During the October 2009, Pakistan military operation against terrorists in South Waziristan, his German passport was found in a captured militant town. This region, part of the tribal areas, had become a sanctuary for al-Qaeda and other jihadist groups following the collapse of the Taliban regime in Afghanistan in late 2001.

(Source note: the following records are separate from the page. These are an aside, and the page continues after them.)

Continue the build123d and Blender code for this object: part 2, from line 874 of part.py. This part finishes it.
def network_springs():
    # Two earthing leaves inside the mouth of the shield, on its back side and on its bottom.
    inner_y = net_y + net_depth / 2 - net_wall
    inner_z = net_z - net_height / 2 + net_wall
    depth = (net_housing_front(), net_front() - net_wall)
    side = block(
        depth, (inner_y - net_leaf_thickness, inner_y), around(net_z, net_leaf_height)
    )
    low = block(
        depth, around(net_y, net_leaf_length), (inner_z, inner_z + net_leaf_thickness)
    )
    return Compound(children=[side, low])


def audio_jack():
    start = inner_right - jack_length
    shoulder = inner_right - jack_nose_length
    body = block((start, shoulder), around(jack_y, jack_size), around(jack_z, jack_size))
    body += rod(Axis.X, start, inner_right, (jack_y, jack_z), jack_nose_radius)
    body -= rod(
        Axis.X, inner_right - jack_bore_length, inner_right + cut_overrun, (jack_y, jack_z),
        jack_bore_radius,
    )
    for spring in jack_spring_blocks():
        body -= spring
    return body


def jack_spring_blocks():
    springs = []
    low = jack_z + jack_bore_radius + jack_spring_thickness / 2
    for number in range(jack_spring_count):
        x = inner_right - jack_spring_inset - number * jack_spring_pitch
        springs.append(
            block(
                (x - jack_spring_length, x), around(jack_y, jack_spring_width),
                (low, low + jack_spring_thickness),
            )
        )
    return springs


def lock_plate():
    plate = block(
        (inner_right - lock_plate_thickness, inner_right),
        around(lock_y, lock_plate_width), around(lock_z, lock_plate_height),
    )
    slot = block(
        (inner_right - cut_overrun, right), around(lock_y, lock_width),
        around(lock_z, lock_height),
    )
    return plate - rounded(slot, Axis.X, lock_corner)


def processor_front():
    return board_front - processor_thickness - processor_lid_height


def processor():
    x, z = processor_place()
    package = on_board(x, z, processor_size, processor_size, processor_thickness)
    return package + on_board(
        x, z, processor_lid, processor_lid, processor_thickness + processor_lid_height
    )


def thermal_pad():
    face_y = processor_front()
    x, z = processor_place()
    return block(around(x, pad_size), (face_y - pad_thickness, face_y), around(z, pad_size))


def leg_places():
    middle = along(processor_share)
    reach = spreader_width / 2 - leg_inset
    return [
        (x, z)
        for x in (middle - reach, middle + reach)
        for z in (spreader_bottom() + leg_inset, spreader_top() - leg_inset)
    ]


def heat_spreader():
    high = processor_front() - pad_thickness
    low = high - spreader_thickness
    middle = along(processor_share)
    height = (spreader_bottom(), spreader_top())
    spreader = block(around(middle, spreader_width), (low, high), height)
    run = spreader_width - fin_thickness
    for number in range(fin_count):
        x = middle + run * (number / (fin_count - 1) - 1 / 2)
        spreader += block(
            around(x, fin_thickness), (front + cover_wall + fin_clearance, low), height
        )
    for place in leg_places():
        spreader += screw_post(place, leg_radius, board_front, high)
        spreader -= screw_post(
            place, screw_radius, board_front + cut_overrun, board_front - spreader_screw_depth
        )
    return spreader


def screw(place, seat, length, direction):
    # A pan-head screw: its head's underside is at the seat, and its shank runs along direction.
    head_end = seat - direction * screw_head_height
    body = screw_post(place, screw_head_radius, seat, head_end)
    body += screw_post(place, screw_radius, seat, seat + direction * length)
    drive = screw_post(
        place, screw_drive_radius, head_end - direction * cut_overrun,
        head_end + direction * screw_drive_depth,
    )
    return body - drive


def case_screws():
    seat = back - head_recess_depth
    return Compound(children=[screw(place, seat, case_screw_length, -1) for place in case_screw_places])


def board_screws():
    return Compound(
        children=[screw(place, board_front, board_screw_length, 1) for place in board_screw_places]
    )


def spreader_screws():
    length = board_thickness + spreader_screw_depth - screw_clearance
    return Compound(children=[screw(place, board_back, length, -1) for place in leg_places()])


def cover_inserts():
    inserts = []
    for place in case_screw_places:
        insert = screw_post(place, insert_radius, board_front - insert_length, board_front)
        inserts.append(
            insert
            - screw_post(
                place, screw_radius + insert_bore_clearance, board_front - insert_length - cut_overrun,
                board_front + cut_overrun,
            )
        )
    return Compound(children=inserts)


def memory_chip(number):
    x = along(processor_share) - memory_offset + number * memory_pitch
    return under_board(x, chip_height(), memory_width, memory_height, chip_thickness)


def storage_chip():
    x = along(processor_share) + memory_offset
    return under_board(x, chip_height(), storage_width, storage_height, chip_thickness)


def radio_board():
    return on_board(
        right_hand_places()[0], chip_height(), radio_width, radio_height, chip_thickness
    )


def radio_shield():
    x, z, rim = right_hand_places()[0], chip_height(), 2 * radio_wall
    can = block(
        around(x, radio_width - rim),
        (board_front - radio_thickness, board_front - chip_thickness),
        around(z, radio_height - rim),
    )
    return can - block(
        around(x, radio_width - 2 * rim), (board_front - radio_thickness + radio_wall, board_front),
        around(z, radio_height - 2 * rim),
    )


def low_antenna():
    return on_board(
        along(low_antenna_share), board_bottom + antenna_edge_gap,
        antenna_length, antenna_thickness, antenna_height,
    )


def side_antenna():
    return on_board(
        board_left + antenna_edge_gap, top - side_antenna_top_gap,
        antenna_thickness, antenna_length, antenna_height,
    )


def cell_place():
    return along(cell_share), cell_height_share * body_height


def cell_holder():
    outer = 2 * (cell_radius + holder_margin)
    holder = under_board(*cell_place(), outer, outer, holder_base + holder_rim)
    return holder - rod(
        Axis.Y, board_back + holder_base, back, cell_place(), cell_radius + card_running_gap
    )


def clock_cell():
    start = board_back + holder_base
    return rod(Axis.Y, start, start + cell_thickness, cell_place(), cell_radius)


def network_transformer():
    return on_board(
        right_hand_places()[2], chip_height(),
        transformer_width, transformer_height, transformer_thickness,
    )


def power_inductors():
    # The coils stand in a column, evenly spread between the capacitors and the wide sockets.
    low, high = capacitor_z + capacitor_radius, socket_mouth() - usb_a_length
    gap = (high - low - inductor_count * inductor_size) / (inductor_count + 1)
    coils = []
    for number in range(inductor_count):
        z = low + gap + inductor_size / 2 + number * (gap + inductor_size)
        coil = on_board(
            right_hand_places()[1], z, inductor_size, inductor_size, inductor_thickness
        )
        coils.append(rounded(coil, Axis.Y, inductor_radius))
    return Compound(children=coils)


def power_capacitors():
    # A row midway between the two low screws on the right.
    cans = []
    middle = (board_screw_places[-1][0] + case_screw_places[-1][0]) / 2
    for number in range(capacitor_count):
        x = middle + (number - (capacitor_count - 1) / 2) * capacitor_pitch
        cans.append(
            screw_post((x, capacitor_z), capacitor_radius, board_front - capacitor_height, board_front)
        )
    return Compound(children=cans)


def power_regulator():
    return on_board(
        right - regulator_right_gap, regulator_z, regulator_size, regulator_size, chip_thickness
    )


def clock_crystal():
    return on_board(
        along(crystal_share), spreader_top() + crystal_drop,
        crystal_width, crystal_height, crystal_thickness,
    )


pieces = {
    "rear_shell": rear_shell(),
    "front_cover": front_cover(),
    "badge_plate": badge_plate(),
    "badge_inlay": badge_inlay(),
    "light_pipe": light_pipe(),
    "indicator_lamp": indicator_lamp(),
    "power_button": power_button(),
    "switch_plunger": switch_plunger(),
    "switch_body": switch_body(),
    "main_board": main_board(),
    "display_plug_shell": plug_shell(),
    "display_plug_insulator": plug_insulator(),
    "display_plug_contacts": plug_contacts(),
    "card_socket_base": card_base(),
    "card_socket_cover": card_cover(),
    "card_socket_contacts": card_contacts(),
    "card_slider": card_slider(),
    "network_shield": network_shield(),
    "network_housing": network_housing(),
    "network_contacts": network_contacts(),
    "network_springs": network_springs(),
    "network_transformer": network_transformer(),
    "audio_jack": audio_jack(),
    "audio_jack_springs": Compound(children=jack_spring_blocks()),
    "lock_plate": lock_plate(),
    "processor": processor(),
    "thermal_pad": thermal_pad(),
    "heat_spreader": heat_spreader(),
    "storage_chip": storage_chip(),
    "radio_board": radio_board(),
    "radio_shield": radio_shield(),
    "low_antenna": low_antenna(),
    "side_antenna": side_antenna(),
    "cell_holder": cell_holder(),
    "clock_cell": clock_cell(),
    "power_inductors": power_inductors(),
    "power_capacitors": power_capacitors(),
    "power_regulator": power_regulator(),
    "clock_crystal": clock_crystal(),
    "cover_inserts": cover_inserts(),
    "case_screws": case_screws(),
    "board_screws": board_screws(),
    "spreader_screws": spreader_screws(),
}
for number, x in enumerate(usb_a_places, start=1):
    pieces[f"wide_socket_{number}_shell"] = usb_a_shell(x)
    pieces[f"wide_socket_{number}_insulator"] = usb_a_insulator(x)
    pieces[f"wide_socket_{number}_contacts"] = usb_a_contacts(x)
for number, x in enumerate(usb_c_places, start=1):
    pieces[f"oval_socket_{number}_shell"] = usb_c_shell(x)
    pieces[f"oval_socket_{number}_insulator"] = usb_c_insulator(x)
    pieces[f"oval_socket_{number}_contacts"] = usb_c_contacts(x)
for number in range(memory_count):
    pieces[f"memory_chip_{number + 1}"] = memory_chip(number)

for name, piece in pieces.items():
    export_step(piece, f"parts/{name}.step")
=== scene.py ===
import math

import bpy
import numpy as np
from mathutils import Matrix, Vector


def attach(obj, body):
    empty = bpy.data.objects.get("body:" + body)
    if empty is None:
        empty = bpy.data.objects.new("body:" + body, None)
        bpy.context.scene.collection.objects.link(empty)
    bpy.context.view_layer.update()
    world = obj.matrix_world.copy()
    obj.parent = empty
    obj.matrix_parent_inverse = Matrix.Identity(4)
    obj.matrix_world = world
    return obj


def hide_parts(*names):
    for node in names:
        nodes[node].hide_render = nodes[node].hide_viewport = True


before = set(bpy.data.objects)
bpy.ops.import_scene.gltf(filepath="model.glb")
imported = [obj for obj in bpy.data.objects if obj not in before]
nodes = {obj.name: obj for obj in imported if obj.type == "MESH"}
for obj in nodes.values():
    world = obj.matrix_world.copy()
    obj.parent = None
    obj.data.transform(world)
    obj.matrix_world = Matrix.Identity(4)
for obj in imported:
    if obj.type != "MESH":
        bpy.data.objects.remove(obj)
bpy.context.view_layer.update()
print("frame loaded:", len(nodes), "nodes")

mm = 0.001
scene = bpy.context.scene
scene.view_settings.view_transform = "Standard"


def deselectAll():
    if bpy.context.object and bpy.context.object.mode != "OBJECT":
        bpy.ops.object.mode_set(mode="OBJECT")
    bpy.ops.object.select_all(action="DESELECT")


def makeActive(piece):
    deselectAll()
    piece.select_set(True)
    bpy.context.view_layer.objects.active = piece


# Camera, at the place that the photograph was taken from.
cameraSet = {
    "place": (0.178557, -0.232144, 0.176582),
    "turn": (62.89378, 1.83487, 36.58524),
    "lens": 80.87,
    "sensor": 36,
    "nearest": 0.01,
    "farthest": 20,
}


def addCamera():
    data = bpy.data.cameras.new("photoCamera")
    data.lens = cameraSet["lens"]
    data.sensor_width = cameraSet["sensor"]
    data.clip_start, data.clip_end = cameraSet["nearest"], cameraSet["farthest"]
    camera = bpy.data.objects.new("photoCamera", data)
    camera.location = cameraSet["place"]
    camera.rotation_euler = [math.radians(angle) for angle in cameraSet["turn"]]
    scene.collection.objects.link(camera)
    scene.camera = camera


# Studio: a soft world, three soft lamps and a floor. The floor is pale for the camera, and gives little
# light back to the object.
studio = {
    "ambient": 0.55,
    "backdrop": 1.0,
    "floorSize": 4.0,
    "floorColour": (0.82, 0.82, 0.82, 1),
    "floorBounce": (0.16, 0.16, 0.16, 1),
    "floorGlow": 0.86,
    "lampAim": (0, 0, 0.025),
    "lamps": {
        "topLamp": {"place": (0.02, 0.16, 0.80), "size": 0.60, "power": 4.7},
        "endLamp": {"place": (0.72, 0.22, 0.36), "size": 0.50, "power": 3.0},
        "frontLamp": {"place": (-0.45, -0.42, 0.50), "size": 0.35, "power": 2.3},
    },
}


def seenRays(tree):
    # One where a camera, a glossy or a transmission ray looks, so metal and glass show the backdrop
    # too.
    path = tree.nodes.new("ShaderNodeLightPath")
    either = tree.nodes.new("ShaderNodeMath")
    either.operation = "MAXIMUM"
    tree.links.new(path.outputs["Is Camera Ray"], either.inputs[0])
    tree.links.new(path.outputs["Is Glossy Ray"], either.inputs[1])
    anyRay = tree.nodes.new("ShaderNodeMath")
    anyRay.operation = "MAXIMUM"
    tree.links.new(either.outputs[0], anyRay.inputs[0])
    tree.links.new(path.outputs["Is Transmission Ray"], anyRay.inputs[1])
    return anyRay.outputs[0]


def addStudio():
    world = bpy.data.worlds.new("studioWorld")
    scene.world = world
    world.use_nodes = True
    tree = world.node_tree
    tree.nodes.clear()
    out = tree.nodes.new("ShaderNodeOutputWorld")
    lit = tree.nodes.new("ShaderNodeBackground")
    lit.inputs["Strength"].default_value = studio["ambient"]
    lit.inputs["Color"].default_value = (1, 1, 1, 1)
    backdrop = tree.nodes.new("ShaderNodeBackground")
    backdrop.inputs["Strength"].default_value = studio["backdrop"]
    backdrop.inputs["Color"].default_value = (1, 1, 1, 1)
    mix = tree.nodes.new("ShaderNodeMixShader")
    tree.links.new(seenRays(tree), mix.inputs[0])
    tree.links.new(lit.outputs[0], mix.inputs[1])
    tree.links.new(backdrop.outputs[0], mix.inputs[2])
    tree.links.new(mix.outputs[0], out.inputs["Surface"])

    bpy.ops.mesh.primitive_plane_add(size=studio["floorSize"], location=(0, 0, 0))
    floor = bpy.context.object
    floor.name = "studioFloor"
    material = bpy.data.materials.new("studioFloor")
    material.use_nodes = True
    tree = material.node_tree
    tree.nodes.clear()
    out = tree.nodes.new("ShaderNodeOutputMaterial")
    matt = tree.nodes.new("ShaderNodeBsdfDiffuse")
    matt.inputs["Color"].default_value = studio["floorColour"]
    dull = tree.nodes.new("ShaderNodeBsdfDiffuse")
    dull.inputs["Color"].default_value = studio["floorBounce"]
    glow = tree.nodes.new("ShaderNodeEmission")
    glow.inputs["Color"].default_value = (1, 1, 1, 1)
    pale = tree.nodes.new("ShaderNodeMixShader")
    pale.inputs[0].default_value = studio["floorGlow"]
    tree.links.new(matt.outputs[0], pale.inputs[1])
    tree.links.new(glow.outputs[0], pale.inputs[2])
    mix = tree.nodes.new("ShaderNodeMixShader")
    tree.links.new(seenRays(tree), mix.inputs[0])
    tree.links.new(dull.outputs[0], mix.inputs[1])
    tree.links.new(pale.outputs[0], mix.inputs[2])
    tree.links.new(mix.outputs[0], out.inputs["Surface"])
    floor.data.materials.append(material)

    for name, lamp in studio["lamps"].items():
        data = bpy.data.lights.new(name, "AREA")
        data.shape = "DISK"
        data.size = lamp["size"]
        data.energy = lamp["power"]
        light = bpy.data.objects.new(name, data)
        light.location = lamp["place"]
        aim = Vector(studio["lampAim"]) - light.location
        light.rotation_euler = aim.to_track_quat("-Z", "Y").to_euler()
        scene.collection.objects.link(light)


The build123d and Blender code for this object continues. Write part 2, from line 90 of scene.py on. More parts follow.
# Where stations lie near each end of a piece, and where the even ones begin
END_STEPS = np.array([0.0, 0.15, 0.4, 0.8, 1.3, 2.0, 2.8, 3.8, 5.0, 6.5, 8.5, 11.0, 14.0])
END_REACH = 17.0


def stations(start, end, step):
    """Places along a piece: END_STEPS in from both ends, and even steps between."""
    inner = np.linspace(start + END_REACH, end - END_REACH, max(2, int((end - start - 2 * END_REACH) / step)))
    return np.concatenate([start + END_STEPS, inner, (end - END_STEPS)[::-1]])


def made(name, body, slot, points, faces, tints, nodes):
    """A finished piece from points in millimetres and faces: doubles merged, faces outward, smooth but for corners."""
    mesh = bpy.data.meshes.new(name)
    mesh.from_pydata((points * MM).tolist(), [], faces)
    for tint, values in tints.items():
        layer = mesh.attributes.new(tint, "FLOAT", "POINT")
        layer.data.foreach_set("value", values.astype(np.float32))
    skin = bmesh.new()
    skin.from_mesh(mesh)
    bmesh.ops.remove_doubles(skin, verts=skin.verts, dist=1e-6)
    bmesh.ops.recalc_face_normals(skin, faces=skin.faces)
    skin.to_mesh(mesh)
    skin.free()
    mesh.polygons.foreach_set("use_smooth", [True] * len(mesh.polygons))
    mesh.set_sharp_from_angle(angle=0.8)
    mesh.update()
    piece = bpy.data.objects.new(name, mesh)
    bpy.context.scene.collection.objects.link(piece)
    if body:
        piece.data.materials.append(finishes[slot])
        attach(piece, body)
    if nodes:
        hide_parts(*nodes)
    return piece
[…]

In mid-2010, Bahaji reportedly reunited with Naamen Meziche, a longtime acquaintance from Hamburg. According to Der Spiegel, the meeting was described as a joyful gathering of old veterans. In the same meeting Bahaji met with Ahmad Wali Sidiqi, who was implicated in the 2010 European terror plot. During interrogation by German and American intelligence at Bagram Airfield in Afghanistan, Sidiqi revealed that Bahaji was walking with a limp, likely from the leg injury sustained in fighting.

==Death==
In August 2017, the Associated Press reported that al-Qaeda leader Ayman al-Zawahiri announced in an audio message that Bahaji (referring to him by his alias "Zuhayr al-Maghrebi") had died but did not say when or how he died. In a list published by the United Nations Security Council of people and entities against whom there are sanctions, Bahaji is said to be "reportedly deceased in September 2013 in the Afghanistan/Pakistan border area."

However, the German BKA still maintains an active wanted notice for Bahaji, which was last updated in June 2024.